> [WHAT IS NEEDED]: Copy out all of the data exactly as it appears.

++++ SUPPLIED RECORDS ++++

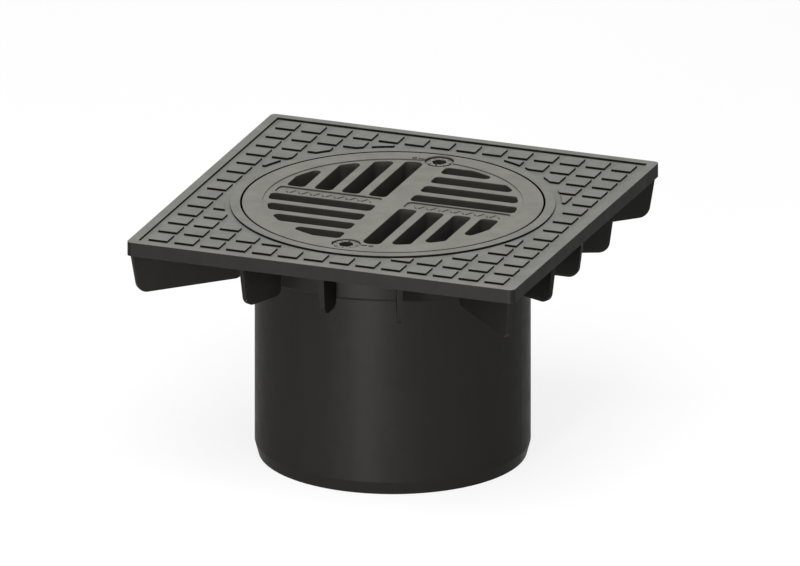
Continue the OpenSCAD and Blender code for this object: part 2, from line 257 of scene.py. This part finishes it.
def scuff_mask(tree, coords, facing_up):
    """A mask of faint scuffs that run both ways over what faces up."""
    masks = [
        remap(tree, noise(tree, stretched(tree, coords, stretch), *grain), *scuff_range)
        for stretch, grain, scuff_range in SCUFFS
    ]
    return times(tree, maths(tree, "MAXIMUM", *masks), facing_up)


def painted_edge_shade_mask(tree, width, facing_up):
    """A mask of the thin line of painted shade on top faces, along the edges that face the front."""
    turn = dot_product(tree, rounded_normal(tree, width), EDGE_SHADE_SIDE)
    return times(tree, remap(tree, turn, *EDGE_SHADE_RANGE), facing_up)


def plastic_roughness(tree, place, roughness, scuffs, edge_mask):
    """The roughness, uneven from place to place, with duller scuffs and shinier edges."""
    limits = (roughness - GLOSS_SPREAD, roughness + GLOSS_SPREAD)
    uneven = remap(tree, noise(tree, place, *GLOSS_GRAIN), *MIDDLE_RANGE, *limits)
    scuffed = maths(tree, "ADD", uneven, times(tree, scuffs, SCUFF_ROUGHNESS))
    return maths(tree, "ADD", scuffed, times(tree, edge_mask, EDGE_ROUGHNESS))


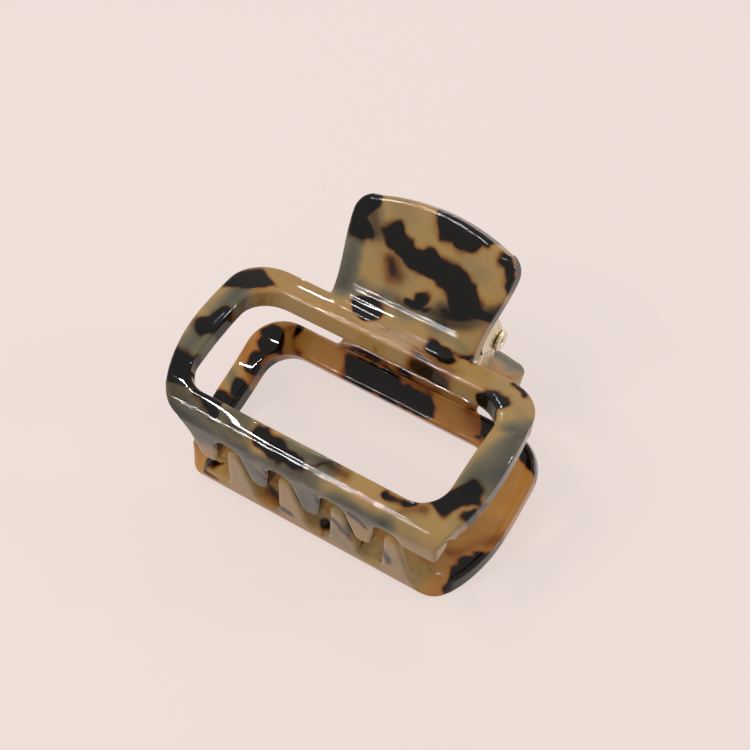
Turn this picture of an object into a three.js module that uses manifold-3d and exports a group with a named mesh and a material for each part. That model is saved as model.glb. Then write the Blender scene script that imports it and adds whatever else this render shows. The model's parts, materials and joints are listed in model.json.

++++

> [FINAL ANSWER]:
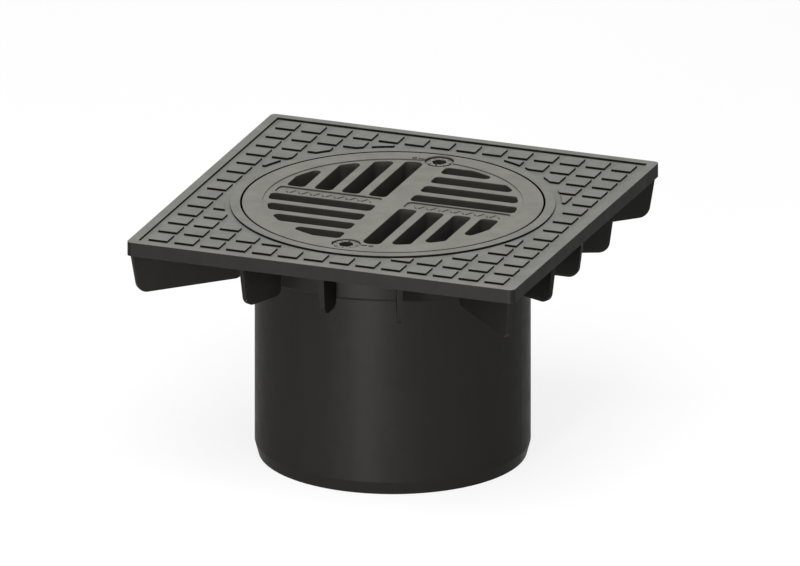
Continue the OpenSCAD and Blender code for this object: part 2, from line 257 of scene.py. This part finishes it.
def scuff_mask(tree, coords, facing_up):
    """A mask of faint scuffs that run both ways over what faces up."""
    masks = [
        remap(tree, noise(tree, stretched(tree, coords, stretch), *grain), *scuff_range)
        for stretch, grain, scuff_range in SCUFFS
    ]
    return times(tree, maths(tree, "MAXIMUM", *masks), facing_up)


def painted_edge_shade_mask(tree, width, facing_up):
    """A mask of the thin line of painted shade on top faces, along the edges that face the front."""
    turn = dot_product(tree, rounded_normal(tree, width), EDGE_SHADE_SIDE)
    return times(tree, remap(tree, turn, *EDGE_SHADE_RANGE), facing_up)


def plastic_roughness(tree, place, roughness, scuffs, edge_mask):
    """The roughness, uneven from place to place, with duller scuffs and shinier edges."""
    limits = (roughness - GLOSS_SPREAD, roughness + GLOSS_SPREAD)
    uneven = remap(tree, noise(tree, place, *GLOSS_GRAIN), *MIDDLE_RANGE, *limits)
    scuffed = maths(tree, "ADD", uneven, times(tree, scuffs, SCUFF_ROUGHNESS))
    return maths(tree, "ADD", scuffed, times(tree, edge_mask, EDGE_ROUGHNESS))


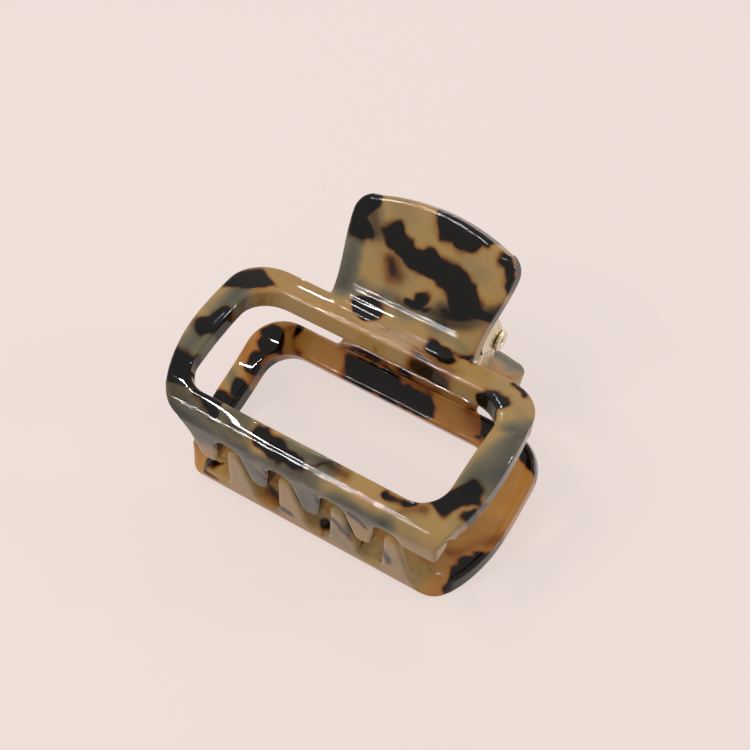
Turn this picture of an object into a three.js module that uses manifold-3d and exports a group with a named mesh and a material for each part. That model is saved as model.glb. Then write the Blender scene script that imports it and adds whatever else this render shows. The model's parts, materials and joints are listed in model.json.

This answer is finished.